美国俄克拉荷马州立大学Liuling Yan和Brett F. Carver研究组合作发现了TaCol-B5改变小麦穗结构，提高其产量。2022年4月8日出版的《科学》杂志发表了科学家的一项最新研究成果。

他们报告了基于图谱的基因克隆，该克隆确定了普通小麦中每个穗状花序的小穗节数。克隆的基因被命名为 TaCOL-B5，它编码一种与植物物种中的 COL5 直系同源的 CONSTANS 样蛋白。在普通小麦品种中，显性 TaCol-B5 （但缺乏编码 B-box 的区域）等位基因的组成型过表达会增加每个穗的小穗节数并产生更多的分蘖和穗，从而提高转基因植物在田间条件下的谷物产量。TaCOL-B5 中的等位基因变异导致氨基酸取代，导致蛋白激酶 TaK4 的差异蛋白磷酸化。
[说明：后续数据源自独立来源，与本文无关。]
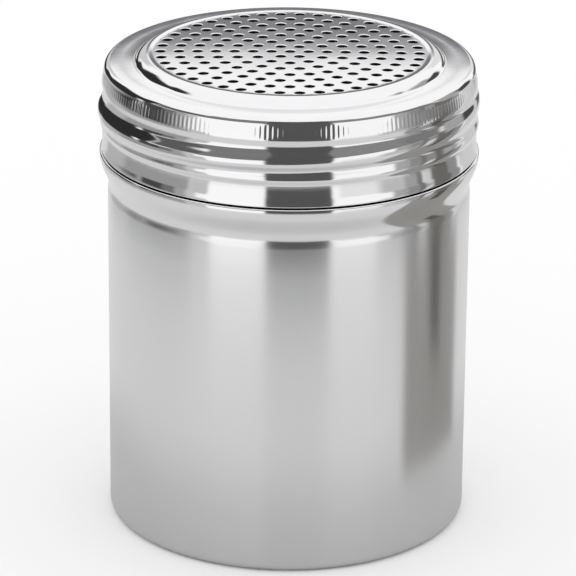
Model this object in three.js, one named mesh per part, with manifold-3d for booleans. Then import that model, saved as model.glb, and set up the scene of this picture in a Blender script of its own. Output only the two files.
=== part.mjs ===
// Screw-top spice dredge in stainless steel: a deep-drawn cup and a perforated screw lid.
// Millimetres, +Z up, origin at the middle of the cup's flat bottom.
import * as THREE from 'three';
import { mergeGeometries, mergeVertices } from 'three/addons/utils/BufferGeometryUtils.js';
import Module from 'manifold-3d';

const wasm = await Module();
wasm.setup();

// Sizes that both pieces share
const sheet = 0.5;             // thickness of the steel sheet
const seatGap = 0.3;           // upright play between the closed lid and what it seats on
const threadGap = 0.3;         // radial play that lets the lid lift straight off

// Cup
const cupHeight = 90.9;        // from the bottom to the rolled rim
const bodyRadius = 35;
const baseCornerRadius = 1.5;
const waistDepth = 0.15;       // shallow groove where the straight wall ends
const waistHeight = 1.6;
const shoulderHeight = 6.4;    // bead under the lid, from the groove up
const shoulderBulge = 1.55;    // how far the bead stands out of the wall
const neckLength = 16.6;       // from the top of the bead to the rim
const neckRadius = 34.5;       // outside of the neck between the turns of its thread
const neckThreadHeight = 0.7;
const neckFootRadius = 0.9;    // fillet between the bead's top and the neck
const rimTaper = 0.4;          // the neck draws in by this much under its rolled rim
const rimTaperHeight = 1.5;
const rimRollRadius = 0.65;

// Screw lid
const plateRise = 1.8;         // the perforated plate stands this high over the ledge
const plateRadius = 27.1;      // flat part of the plate
const plateCornerRadius = 2.8;
const plateSlope = 54;         // degrees, where the plate's edge falls most
const plateFootRadius = 0.8;
const rimCornerRadius = 1.3;
const bandHeight = 2.65;       // knurled grip band, below the rim's corner
const bandLean = 0.45;         // the band narrows upwards by this much
const grooveDepth = 0.2;       // groove between the band and the thread
const grooveHeight = 1.2;
const lidThreadHeight = 1;
const stopBeadBulge = 0.35;    // bead round the skirt where the thread ends
const stopBeadRise = 2;        // height of the bead's upper side
const stopBeadFall = 1.3;      // height of its lower side
const collarHeight = 4.1;      // plain collar below the bead
const collarFlare = 0.4;       // its lower edge stands out by this much
const collarFlareHeight = 1.8;

// Thread rolled into the neck and the lid: right-handed, one ridge that fades in and out
const threadPitch = 5;
const threadTopDrop = 4.65;    // from the cup's rim down to the ridge's upper end
const threadWidth = 5.2;
const threadCrestShare = 0.1;  // flat part of the ridge, as a share of its width
const threadUpperEnd = Math.PI / 2;

// Holes in the plate: one in the middle, then rings that gain as many as the first one has
const holeRadius = 0.93;
const holeRings = 7;
const firstRingHoles = 6;
const plateBorder = 2.32;      // from the outermost holes' centres to the plate's rounded corner

// Steps of the faceted surfaces
const sides = 48;
const holeSides = 6;
const arcSteps = 4;
const threadRows = 8;

// Heights and radii that follow
const turn = 2 * Math.PI;
const shoulderTop = cupHeight - neckLength;
const skirtBottom = shoulderTop + seatGap;
const stopBeadHeight = skirtBottom + collarHeight + stopBeadFall;
const threadTop = cupHeight - threadTopDrop;
const threadTurns = (threadTop - stopBeadHeight) / threadPitch;
const skirtRadius = neckRadius + neckThreadHeight + threadGap + sheet;
const ledgeHeight = cupHeight + seatGap + sheet;
const plateTop = ledgeHeight + plateRise;
const holeRingPitch = (plateRadius - plateBorder) / holeRings;

function point(radius, height) {
  return new THREE.Vector2(radius, height);
}

// Arc about a centre, between two angles in degrees
function arc(radius, height, size, from, to) {
  return Array.from({ length: arcSteps + 1 }, (_, i) => {
    const angle = THREE.MathUtils.degToRad(from + (to - from) * i / arcSteps);
    return point(radius + size * Math.cos(angle), height + size * Math.sin(angle));
  });
}

// Straight stretch that the thread is rolled into, from its top to its foot
function threadStretch(radius, top, foot) {
  return Array.from({ length: threadRows + 1 }, (_, i) =>
    point(radius, top + (foot - top) * i / threadRows));
}

// Wall that swings from one radius to another on its way down, without its first point
function swing(from, to, top, height) {
  return Array.from({ length: arcSteps }, (_, i) => {
    const share = (i + 1) / arcSteps;
    return point(from + (to - from) * THREE.MathUtils.smoothstep(share, 0, 1), top - height * share);
  });
}

// The outline's other side, one sheet thickness to the right of the way it runs
function innerSide(outline) {
  const last = outline.length - 1;
  return outline.map((here, i) => {
    const after = outline[Math.min(i + 1, last)].clone().sub(outline[Math.min(i, last - 1)]);
    const before = outline[Math.max(i, 1)].clone().sub(outline[Math.max(i - 1, 0)]);
    const way = before.normalize().clone().add(after.normalize()).normalize();
    return point(way.y, -way.x).multiplyScalar(sheet / way.dot(before)).add(here);
  });
}

// How far the thread's ridge is risen at a place, from 0 to 1
function threadRise(angle, height) {
  const length = turn * threadTurns;
  let most = 0;
  const first = THREE.MathUtils.euclideanModulo(threadUpperEnd - angle, turn);
  for (let along = first; along < length; along += turn) {
    const centre = threadTop - threadPitch * along / turn;
    const off = Math.abs(height - centre) / (threadWidth / 2);
    const flank = THREE.MathUtils.smoothstep(1 - off, 0, 1 - threadCrestShare);
    const fade = 1 - (2 * along / length - 1) ** 2;
    most = Math.max(most, flank * fade);
  }
  return most;
}

// Closed outline turned round the axis, with the thread pressed outwards in it
function turned(outline, threadHeight) {
  const lathe = new THREE.LatheGeometry(outline, sides).rotateX(Math.PI / 2);
  const body = joined(lathe);
  const place = body.getAttribute('position');
  for (let i = 0; i < place.count; i++) {
    const [x, y, z] = [place.getX(i), place.getY(i), place.getZ(i)];
    const radius = Math.hypot(x, y);
    if (radius < neckRadius / 2) continue;
    const grow = 1 + threadHeight * threadRise(Math.atan2(y, x), z) / radius;
    place.setXY(i, x * grow, y * grow);
  }
  return body;
}

// Places alone, shared between the triangles, without the flat triangles at the axis
function joined(geometry) {
  geometry.deleteAttribute('normal');
  geometry.deleteAttribute('uv');
  const body = mergeVertices(geometry);
  const index = body.index.array;
  const kept = [];
  for (let i = 0; i < index.length; i += 3) {
    const [a, b, c] = index.subarray(i, i + 3);
    if (a !== b && b !== c && c !== a) kept.push(a, b, c);
  }
  body.setIndex(kept);
  return body;
}

function solid(geometry) {
  const body = joined(geometry);
  return new wasm.Manifold(new wasm.Mesh({
    numProp: 3,
    vertProperties: Float32Array.from(body.getAttribute('position').array),
    triVerts: Uint32Array.from(body.index.array),
  }));
}

function geometryOf(manifold) {
  const mesh = manifold.getMesh();
  const geometry = new THREE.BufferGeometry();
  geometry.setAttribute('position', new THREE.BufferAttribute(mesh.vertProperties, 3));
  geometry.setIndex(new THREE.BufferAttribute(mesh.triVerts, 1));
  return geometry;
}

function named(name, geometry, look) {
  const mesh = new THREE.Mesh(geometry, new THREE.MeshStandardMaterial(look));
  mesh.name = name;
  return mesh;
}

// Bead under the lid, from its top down to the groove, as shares of its bulge and height
function shoulderBead(waistRadius, waistTop) {
  const beadShares = [[0.9, 0.95], [1, 0.8], [0.96, 0.62], [0.65, 0.38], [0.25, 0.16], [0, 0]];
  return beadShares.map(([out, up]) =>
    point(waistRadius + (waistDepth + shoulderBulge) * out, waistTop + shoulderHeight * up));
}

function makeCup() {
  const waistRadius = bodyRadius - waistDepth;
  const waistTop = shoulderTop - shoulderHeight;
  const rollRadius = neckRadius - rimTaper;
  const rollHeight = cupHeight - rimRollRadius;
  const rollFoot = rollHeight - rimRollRadius;
  const corner = bodyRadius - baseCornerRadius;
  const outside = [
    point(rollRadius + sheet / 2, rollFoot),
    ...threadStretch(neckRadius, rollFoot - rimTaperHeight, stopBeadHeight - threadWidth / 2),
    ...arc(neckRadius + neckFootRadius, shoulderTop + neckFootRadius, neckFootRadius, 180, 270),
    ...shoulderBead(waistRadius, waistTop),
    point(bodyRadius, waistTop - waistHeight),
    ...arc(corner, baseCornerRadius, baseCornerRadius, 0, -90),
    point(0, 0),
  ];
  const roll = arc(rollRadius, rollHeight, rimRollRadius, -40, 220);
  const outline = [...outside.toReversed(), ...roll, ...innerSide(outside)];
  return named('cup', turned(outline, neckThreadHeight),
    { color: 0xbfbfc1, roughness: 0.35, metalness: 1 });
}

// The lid's outside, from the middle of the plate to the skirt's lower edge
function lidOutside() {
  const slope = THREE.MathUtils.degToRad(plateSlope);
  const rounded = plateCornerRadius + plateFootRadius;
  const straightFall = plateRise - rounded * (1 - Math.cos(slope));
  const footMiddle = plateRadius + rounded * Math.sin(slope) + straightFall / Math.tan(slope);
  const bandTopRadius = skirtRadius - bandLean;
  const rimMiddle = bandTopRadius - rimCornerRadius;
  const bandTop = ledgeHeight - rimCornerRadius;
  const bandBottom = bandTop - bandHeight;
  const beadRadius = skirtRadius + stopBeadBulge;
  const beadTop = stopBeadHeight + stopBeadRise;
  const flareTop = skirtBottom + collarFlareHeight;
  return [
    point(0, plateTop),
    ...arc(plateRadius, plateTop - plateCornerRadius, plateCornerRadius, 90, 90 - plateSlope),
    ...arc(footMiddle, ledgeHeight + plateFootRadius, plateFootRadius, 270 - plateSlope, 270),
    ...arc(rimMiddle, bandTop, rimCornerRadius, 90, 0),
    point(skirtRadius, bandBottom),
    point(skirtRadius - grooveDepth, bandBottom - grooveHeight / 2),
    ...threadStretch(skirtRadius, bandBottom - grooveHeight, beadTop),
    ...swing(skirtRadius, beadRadius, beadTop, stopBeadRise),
    ...swing(beadRadius, skirtRadius, stopBeadHeight, stopBeadFall),
    point(skirtRadius, flareTop),
    ...swing(skirtRadius, skirtRadius + collarFlare, flareTop, collarFlareHeight),
  ];
}

// Pins that punch the plate's holes
function holePins() {
  const pins = [];
  for (let ring = 0; ring <= holeRings; ring++) {
    const count = Math.max(1, firstRingHoles * ring);
    for (let i = 0; i < count; i++) {
      const angle = turn * i / count;
      const pin = new THREE.CylinderGeometry(holeRadius, holeRadius, 3 * sheet, holeSides);
      pin.rotateX(Math.PI / 2);
      pin.translate(ring * holeRingPitch * Math.cos(angle),
        ring * holeRingPitch * Math.sin(angle), plateTop - sheet / 2);
      pins.push(pin);
    }
  }
  return mergeGeometries(pins);
}

function makeScrewLid() {
  const outside = lidOutside();
  const outline = [...innerSide(outside), ...outside.toReversed()];
  const blank = solid(turned(outline, lidThreadHeight));
  return named('screw_lid', geometryOf(blank.subtract(solid(holePins()))),
    { color: 0xd4d4d6, roughness: 0.08, metalness: 1 });
}

const dredge = new THREE.Group();
dredge.add(makeCup(), makeScrewLid());
export default dredge;
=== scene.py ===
"""Screw-top spice dredge: a satin steel cup with a polished, perforated screw lid.

Lengths are metres, +Z is up, and the cup stands on the origin.
"""
import math

import bpy
from bpy.props import FloatProperty, FloatVectorProperty, IntProperty, PointerProperty
from bpy.types import Operator, Panel, PropertyGroup
from mathutils import Euler, Matrix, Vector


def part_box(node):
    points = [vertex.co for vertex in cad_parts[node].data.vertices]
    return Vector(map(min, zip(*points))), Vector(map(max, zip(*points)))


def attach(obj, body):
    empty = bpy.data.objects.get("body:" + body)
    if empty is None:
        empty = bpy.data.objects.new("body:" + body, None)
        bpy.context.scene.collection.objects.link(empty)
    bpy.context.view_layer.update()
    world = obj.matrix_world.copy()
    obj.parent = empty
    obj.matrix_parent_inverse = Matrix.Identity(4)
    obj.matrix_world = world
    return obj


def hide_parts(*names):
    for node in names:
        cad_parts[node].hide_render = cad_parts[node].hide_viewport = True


bl_info = {
    "name": "Spice Dredge",
    "version": (1, 0, 0),
    "blender": (4, 5, 0),
    "location": "3D View > Sidebar > Dredge",
    "description": "Builds a steel spice dredge with a perforated screw lid",
    "category": "Add Mesh",
}

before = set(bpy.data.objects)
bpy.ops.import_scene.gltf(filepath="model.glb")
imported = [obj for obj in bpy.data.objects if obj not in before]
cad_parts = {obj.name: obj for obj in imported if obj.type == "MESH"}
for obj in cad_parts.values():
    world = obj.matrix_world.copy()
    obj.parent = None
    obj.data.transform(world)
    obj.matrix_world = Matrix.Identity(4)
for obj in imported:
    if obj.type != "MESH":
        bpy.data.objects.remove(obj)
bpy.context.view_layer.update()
lid_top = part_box("screw_lid")[1].z

FULL_TURN = 2 * math.pi
TINY = 1e-5

# Rows of faces across each stretch of the cup's section
BOTTOM_ROWS = 12
BASE_CORNER_ROWS = 8
WALL_ROWS = 12
WAIST_ROWS = 6
SHOULDER_ROWS = 16
SHOULDER_CORNER_ROWS = 5
NECK_FOOT_ROWS = 6
RIM_ROLL_ROWS = 10

# Rows of faces across each stretch of the lid's section
WELT_ROWS = 5
PLATE_CORNER_ROWS = 12
PLATE_FOOT_ROWS = 8
RIM_ROWS = 12
BAND_ROWS = 6
GROOVE_FALL_ROWS = 8
GROOVE_RISE_ROWS = 10
STOP_BEAD_ROWS = 8
COLLAR_ROWS = 2
FLARE_ROWS = 6
LIP_ROWS = 3

# Where the arcs of the rolled rim and of the lid's rim end, in degrees over the level
RIM_ROLL_END = -50
RIM_END = 8

# Columns of faces across one knurled rib
RIB_COLUMNS = 4

# The ribs are worn by this share of their height, in two waves round the band
RIB_WEAR = 0.25
RIB_WAVES = (3, 11)

# Edges flatter than the first are shaded smooth; edges sharper than the second are the lip's
SMOOTH_BELOW = math.radians(50)
SHARP_FROM = math.radians(60)


def length(name, text, default):
    """A size in metres that a user may change."""
    return FloatProperty(
        name=name, description=text, default=default, unit="LENGTH", precision=5)


def share(name, text, default):
    """A number from 0 to 1 that a user may change."""
    return FloatProperty(name=name, description=text, default=default, min=0, max=1)


def count(name, text, default):
    """A number of things that a user may change."""
    return IntProperty(name=name, description=text, default=default, min=1)


def colour(name, text, default):
    """A colour that a user may change."""
    return FloatVectorProperty(
        name=name, description=text, default=default, subtype="COLOR", min=0, max=1)


def angle(name, text, default):
    """An angle that a user may change, with its default in degrees."""
    return FloatProperty(
        name=name, description=text, default=math.radians(default), subtype="ANGLE")


class SheetSizes(PropertyGroup):
    """Sizes that the cup and the lid share."""
    thickness: length("Sheet", "Thickness of the steel", 0.0005)
    seat_gap: length("Seat gap", "Play between the lid and what it seats on", 0.0003)
    neck_radius: length("Neck radius", "Outside of the neck between its threads", 0.0345)
    thread_pitch: length("Thread pitch", "Rise of the thread in one turn", 0.005)
    thread_top_drop: length("Thread top", "From the cup's rim down to the thread's upper end", 0.0048)
    thread_width: length("Thread width", "Width of the rolled ridge", 0.0052)
    thread_crest: share("Thread crest", "Flat part of the ridge, as a share of its width", 0.1)
    thread_rows: count("Thread rows", "Rows of faces across the thread", 19)
    around: count("Sides", "Columns of faces round the walls", 320)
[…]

TaCol-B5 等位基因存在于二粒小麦中，但在全球现代小麦品种中很少见。

据悉，穗结构影响小麦的谷物产量。

附：英文原文

Title: TaCol-B5 modifies spike architecture and enhances grain yield in wheat

Author: Xiaoyu Zhang, Haiyan Jia, Tian Li, Jizhong Wu, Ragupathi Nagarajan, Lei Lei, Carol Powers, Chia-Cheng Kan, Wei Hua, Zhiyong Liu, Charles Chen, Brett F. Carver, Liuling Yan

Issue&Volume: 2022-04-08

Abstract: Spike architecture influences grain yield in wheat. We report the map-based cloning of a gene determining the number of spikelet nodes per spike in common wheat. The cloned gene is named TaCOL-B5 and encodes a CONSTANS-like protein that is orthologous to COL5 in plant species. Constitutive overexpression of the dominant TaCol-B5 allele but without the region encoding B-boxes in a common wheat cultivar increases the number of spikelet nodes per spike and produces more tillers and spikes, thereby enhancing grain yield in transgenic plants under field conditions. Allelic variation in TaCOL-B5 results in amino acid substitutions leading to differential protein phosphorylation by the protein kinase TaK4. The TaCol-B5 allele is present in emmer wheat but is rare in a global collection of modern wheat cultivars.

DOI: abm0717

Source: https://www.science.org/doi/10.1126/science.abm0717